The Stewart trade got the Twins World Series champion outfielder James Outman from the LA Dodgers. Outman finished third in the NL ROY voting two seasons ago and is batting a sultry .137 this season.
Bader was traded to Philadelphia for a package that included pitcher Geremy Villoria…a 16-year-old kid that just got his driver’s license.
There are so many new faces here that the Twins will have to revive the “Get To Know ‘Em” campaign from 2001.
The front office prioritized shedding salaries and stockpiling unproven minor leaguers, clearing the books in the anticipation of the sale of the franchise in the coming weeks.
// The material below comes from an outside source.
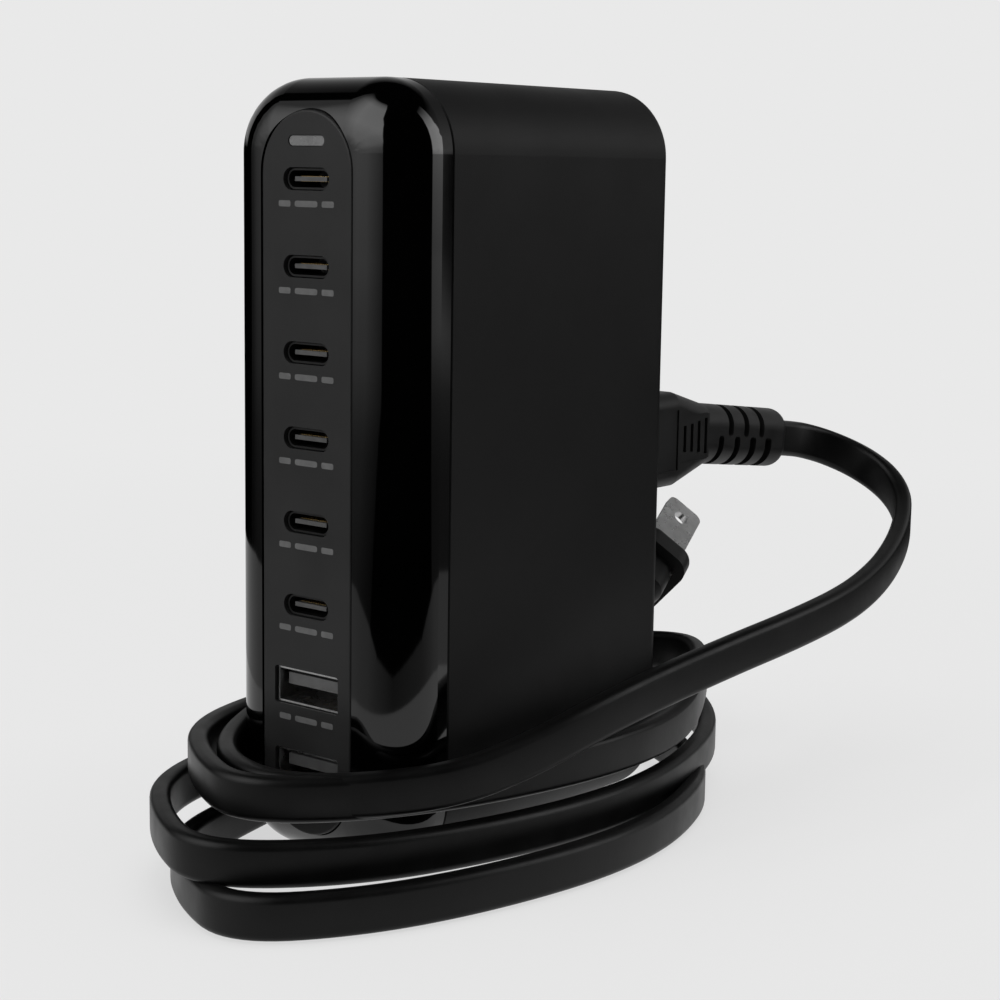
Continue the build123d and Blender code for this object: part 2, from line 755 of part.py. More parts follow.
with BuildPart() as connector_contacts:
    with BuildSketch(facing_front(connector_y - nose_length + 0.6)):
        with Locations(*[(inlet_place, z) for z in pin_heights]):
            Circle(contact_bore_radius)
            Circle(contact_bore_radius - contact_wall, mode=Mode.SUBTRACT)
    extrude(amount=-(contact_length - 0.6))
finish(connector_contacts.part, "connector_contacts")

# Plug: overmould with a short strain relief, and two blades seated in it
plug_direction = Vector(*plug_axis).normalized()
plug_plane = Plane(origin=plug_place, x_dir=plug_side, z_dir=plug_direction)


def along_plug(distance):
    """A plane across the plug, at a distance in front of its face."""
    origin = plug_plane.from_local_coords((0, 0, distance))
    return Plane(origin=origin, x_dir=plug_plane.x_dir, z_dir=plug_direction)


grip_start_plane = along_plug(-plug_rim_length)
taper_start = -plug_rim_length - plug_grip_length
taper_end = taper_start - plug_taper_length
plug_back = taper_end - plug_relief_length
blade_places = [((0, -blade_spacing / 2), blade_widths[0]), ((0, blade_spacing / 2), blade_widths[1])]


def along_face(face):
    """How far a face lies in front of the plug's own face."""
    return (face.center() - plug_plane.origin).dot(plug_direction)


with BuildPart() as plug_body:
    with BuildSketch(plug_plane):
        RectangleRounded(plug_thickness, plug_width, plug_corner)
    extrude(amount=-plug_rim_length)
    fillet(plug_body.faces().group_by(along_face)[-1].edges(), plug_edge)
    with BuildSketch(grip_start_plane):
        RectangleRounded(plug_grip_thickness, plug_grip_width, plug_grip_corner)
    extrude(amount=-plug_grip_length)
    with BuildSketch(along_plug(taper_start)):
        RectangleRounded(plug_grip_thickness, plug_grip_width, plug_grip_corner)
    with BuildSketch(along_plug(taper_end)):
        RectangleRounded(plug_neck_thickness, plug_neck_width, plug_neck_corner)
    loft()
    with BuildSketch(along_plug(taper_end)):
        RectangleRounded(plug_neck_thickness, plug_neck_width, plug_neck_corner)
    extrude(amount=-plug_relief_length)
    for index in range(plug_slot_count):
        place = taper_end - (2 * index + 1) * plug_slot_width
        with BuildSketch(along_plug(place)):
            RectangleRounded(plug_neck_thickness, plug_neck_width, plug_neck_corner)
            RectangleRounded(
                plug_neck_thickness - 2 * plug_slot_depth,
                plug_neck_width - 2 * plug_slot_depth,
                plug_slot_corner,
                mode=Mode.SUBTRACT,
            )
        extrude(amount=-plug_slot_width, mode=Mode.SUBTRACT)
    with BuildSketch(plug_plane):
        for place, blade_width in blade_places:
            with Locations(place):
                Rectangle(blade_width, blade_thickness)
    extrude(amount=-blade_root, mode=Mode.SUBTRACT)
finish(plug_body.part, "plug_body")

with BuildPart() as plug_blades:
    with BuildSketch(along_plug(-blade_root)):
        for place, blade_width in blade_places:
            with Locations(place):
                Rectangle(blade_width, blade_thickness)
    extrude(amount=blade_root + blade_length)
    tip_corners = [
        edge
        for edge in plug_blades.edges().filter_by(lambda e: abs(e.length - blade_thickness) < 0.01)
        if (edge.center() - plug_plane.origin).dot(plug_direction) > blade_length - 0.1
    ]
    fillet(tip_corners, blade_corner)
    for place, blade_width in blade_places:
        hole_centre = plug_plane.from_local_coords((0, place[1] - blade_thickness, blade_hole_place))
        with BuildSketch(Plane(origin=hole_centre, x_dir=plug_plane.x_dir, z_dir=plug_plane.y_dir)):
            Circle(blade_hole_radius)
        extrude(amount=2 * blade_thickness, mode=Mode.SUBTRACT)
finish(plug_blades.part, "plug_blades")

# Turns of the lead round the foot of the housing, as one loose ring of three turns. The outline is
# in shares of half the turn's width and length, from the front tip round by the right.
turn_outline = [
    (0.2, -1.0), (0.61, -0.73), (0.86, -0.37), (1.0, 0.07), (0.92, 0.45), (0.61, 0.84), (0.05, 1.0),
    (-0.55, 0.96), (-0.9, 0.78), (-1.0, 0.1), (-0.97, -0.38), (-0.74, -0.7), (-0.3, -0.9),
]


def turn_points(turn, inset):
    """The corners of a turn's outline, drawn in by the inset."""
    x, y, half_width, half_length = turn
    return [(x + u * (half_width - inset), y + v * (half_length - inset)) for u, v in turn_outline]


turns = (bottom_turn, middle_turn, top_turn)
with BuildPart() as cord_coil:
    for index, turn in enumerate(turns):
        with BuildSketch(Plane.XY.offset(index * lead_width)):
            with BuildLine():
                Spline(*turn_points(turn, 0), periodic=True)
            make_face()
            with BuildLine():
                Spline(*turn_points(turn, lead_thickness + 0.4), periodic=True)
            make_face(mode=Mode.SUBTRACT)
        extrude(amount=lead_width + (turn_overlap if index < 2 else 0))
finish(cord_coil.part, "cord_coil")

# Free stretches of the lead: from the strain relief down to the turns, and from the turns to the plug
relief_tip = relief_plane.from_local_coords((0, 0, relief_length))
lead_route = [
    tuple(relief_tip),
    tuple(relief_plane.from_local_coords((0, 0, relief_length + exit_run))),
    (9.0, 99.4, 57.3),
    (12.2, 104.6, 55.5),
    (17.7, 108.0, 52.7),
    (24.0, 107.8, 49.3),
    (29.5, 103.8, 45.7),
    (33.6, 96.2, 42.6),
    (37.3, 86.3, 39.6),
    (40.4, 74.0, 36.8),
    (41.9, 60.3, 34.4),
    (41.2, 44.6, 32.4),
    (38.6, 28.0, 30.1),
    (35.8, 11.0, 27.3),
    (33.4, -4.5, 24.2),
    (30.0, -16.0, 20.4),
]
tail_route = [
    (-25.6, -9.0, 20.4),
    (-25.4, 1.0, 23.2),
    (-24.9, 11.5, 24.0),
    (-24.0, 22.0, 24.1),
    (-22.6, 31.5, 23.9),
    (-21.4, 38.6, 23.0),
    (-16.4, 41.2, 22.1),
    (-10.4, 40.6, 21.3),
    (-5.2, 43.5, 20.9),
    tuple(along_plug(plug_back - tail_run).origin),
    tuple(along_plug(plug_back).origin),
]


def bend_radii(points):
    """One radius for each corner of a route, as large as its two runs allow."""
    radii = []
    for before, corner, after in zip(points, points[1:], points[2:]):
        first = Vector(*corner) - Vector(*before)
        second = Vector(*after) - Vector(*corner)
        half_turn = math.radians(first.get_angle(second)) / 2
        radii.append(bend_share * min(first.length, second.length) / math.tan(half_turn))
    return radii


for name, route in (("cord_lead", lead_route), ("cord_tail", tail_route)):
    radii = bend_radii(route)
    start = Vector(*route[0])
    with BuildPart() as tube:
        with BuildLine() as path:
            FilletPolyline(*route, radius=radii)
        with BuildSketch(Plane(origin=start, z_dir=Vector(*route[1]) - start)):
            Circle(lead_radius)
        sweep()
    length = sum(edge.length for edge in path.line.edges())
    print(name, "radii", [round(radius, 1) for radius in radii], "length", round(length, 1))
    print(name, "volume", round(tube.part.volume), "of", round(math.pi * lead_radius**2 * length))
    finish(tube.part, name)
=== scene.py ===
from math import cos, pi, radians, sin

import bpy
import numpy as np
from mathutils import Matrix, Vector


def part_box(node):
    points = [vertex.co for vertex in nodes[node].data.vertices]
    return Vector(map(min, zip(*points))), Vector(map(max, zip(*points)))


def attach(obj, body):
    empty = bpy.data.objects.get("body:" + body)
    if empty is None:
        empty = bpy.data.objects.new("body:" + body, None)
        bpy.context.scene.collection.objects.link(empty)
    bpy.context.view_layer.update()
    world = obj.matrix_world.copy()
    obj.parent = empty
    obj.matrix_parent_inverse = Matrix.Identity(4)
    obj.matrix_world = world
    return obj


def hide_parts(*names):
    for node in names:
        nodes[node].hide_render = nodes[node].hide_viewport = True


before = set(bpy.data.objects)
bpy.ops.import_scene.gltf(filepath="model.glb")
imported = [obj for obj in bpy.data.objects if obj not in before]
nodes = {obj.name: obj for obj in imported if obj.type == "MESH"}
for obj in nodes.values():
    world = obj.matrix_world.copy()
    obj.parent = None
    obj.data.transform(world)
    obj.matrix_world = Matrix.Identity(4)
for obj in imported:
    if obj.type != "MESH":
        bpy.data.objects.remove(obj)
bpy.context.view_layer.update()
scene = bpy.context.scene
mm = 0.001

# The view. The charger stands with its ports towards the front left, seen from its front right corner
# and from a little below its top. The angles, place and lens were worked out from the sockets'
# standard sizes and the outline.
view_turn, view_drop, view_roll = radians(38.71), radians(9.04), radians(0.85)
camera = bpy.data.objects.new("camera", bpy.data.cameras.new("camera"))
camera.data.sensor_width = 36.0
camera.data.lens = 75.384
camera.data.clip_start = 0.01
camera.matrix_world = (
    Matrix.Translation((223.21 * mm, -265.33 * mm, 110.78 * mm))
    @ Matrix.Rotation(view_turn, 4, "Z")
    @ Matrix.Rotation(pi / 2 - view_drop, 4, "X")
    @ Matrix.Rotation(view_roll, 4, "Z")
)
scene.collection.objects.link(camera)
scene.camera = camera
scene.view_settings.view_transform = "Standard"

# The mains lead: a flat two-core lead with a soft black jacket, extruded over its cores. From the
# connector it falls round the right side, winds four times round the charger's foot, standing on
# its edge, and comes up behind the charger to its plug.
lead_width, lead_thickness, lead_corner = 7.0, 3.3, 1.25
relief_tip = (8.0, 88.44, 58.81)
lead_route = [
    relief_tip, (8.0, 94.89, 58.04), (9.0, 99.4, 57.3), (12.2, 104.6, 55.5), (17.7, 108.0, 52.7),
    (24.0, 107.8, 49.3), (29.5, 103.8, 45.7), (33.6, 96.2, 42.6), (37.3, 86.3, 39.6), (40.4, 74.0, 36.8),
    (41.9, 60.3, 34.4), (41.2, 44.6, 32.4), (38.6, 28.0, 30.1), (35.8, 11.0, 27.3), (33.4, -4.5, 24.2),
    (30.0, -16.0, 20.4),
]
inner_turn = [
    (25.5, -28.0, 17.6), (18.0, -40.5, 17.0), (8.0, -49.0, 17.0), (-4.0, -47.0, 17.2), (-13.5, -39.5, 17.4),
    (-20.0, -27.5, 18.2), (-22.6, -12.0, 20.6), (-24.4, 4.0, 24.2), (-24.9, 22.0, 25.0), (-23.4, 40.0, 23.6),
    (-17.5, 53.0, 20.6), (-6.5, 59.6, 18.6), (4.0, 60.2, 20.2), (14.0, 55.0, 21.4), (22.0, 44.0, 20.4),
]
tail_route = [
    (-22.6, -4.0, 5.5), (-22.3, 8.0, 8.5), (-22.3, 20.0, 12.2), (-22.2, 30.5, 15.6), (-21.0, 38.2, 17.9),
    (-16.4, 41.2, 19.4), (-10.4, 40.6, 20.2), (-5.2, 43.5, 20.9),
    (-3.92, 49.23, 21.75), (-5.2, 53.16, 23.28),
]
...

Even with the team hovering near .500 in a wide-open division, management pulled the plug on contention (The Twins still have a 1.9% chance to make the playoffs and a <0.1% chance to win the World Series according to Baseball Reference, but I don’t know if those odds have been updated after the deadline). Fans were left to watch the team’s core disassembled, piece by piece, in real time via heartbreaking update after hearbreaking update.
In 2023, the Marlins set the Trade Deadline record by trading eight players at the deadline. Yesterday, the Twins traded 11 dudes.
Clubhouse sources reportedly described the mood as “devastated,” with one anonymous player telling a national outlet: “Nobody wants to be here now.”
In a sport built on trust, the Minnesota Twins just broke theirs.
The promises of needing a new ballpark to compete has resulted in three playoff wins since 2010 (a 3-12 record, by the way).
Falvey did have a sit down with Byron Buxton who, at the All Star Game, declared that he “is a Minnesota Twins for life” due to his no-trade clause. But does he want to be now? Will Buxton, at age 31, want to spend the rest of his career in a rebuild? Will Joe Ryan still be on the team after the winter meetings?
This wasn’t a rebuild. This wasn’t a teardown. It was a retreat. A cowardly retreat hastened by the sale of a franchise in which all the good-will the Pohlad name had left with this franchise dissolved.
There hasn’t been a Twins parade in Minneapolis since October 1991. But there will undoubtedly be one once the sale of this franchise is announced. Bidding adieu to the Pohlads may be sweeter than a championship, at this point.
This isn’t just another season that slipped away from the Twins. It’ll be remembered as the one that chased a generation of fans away.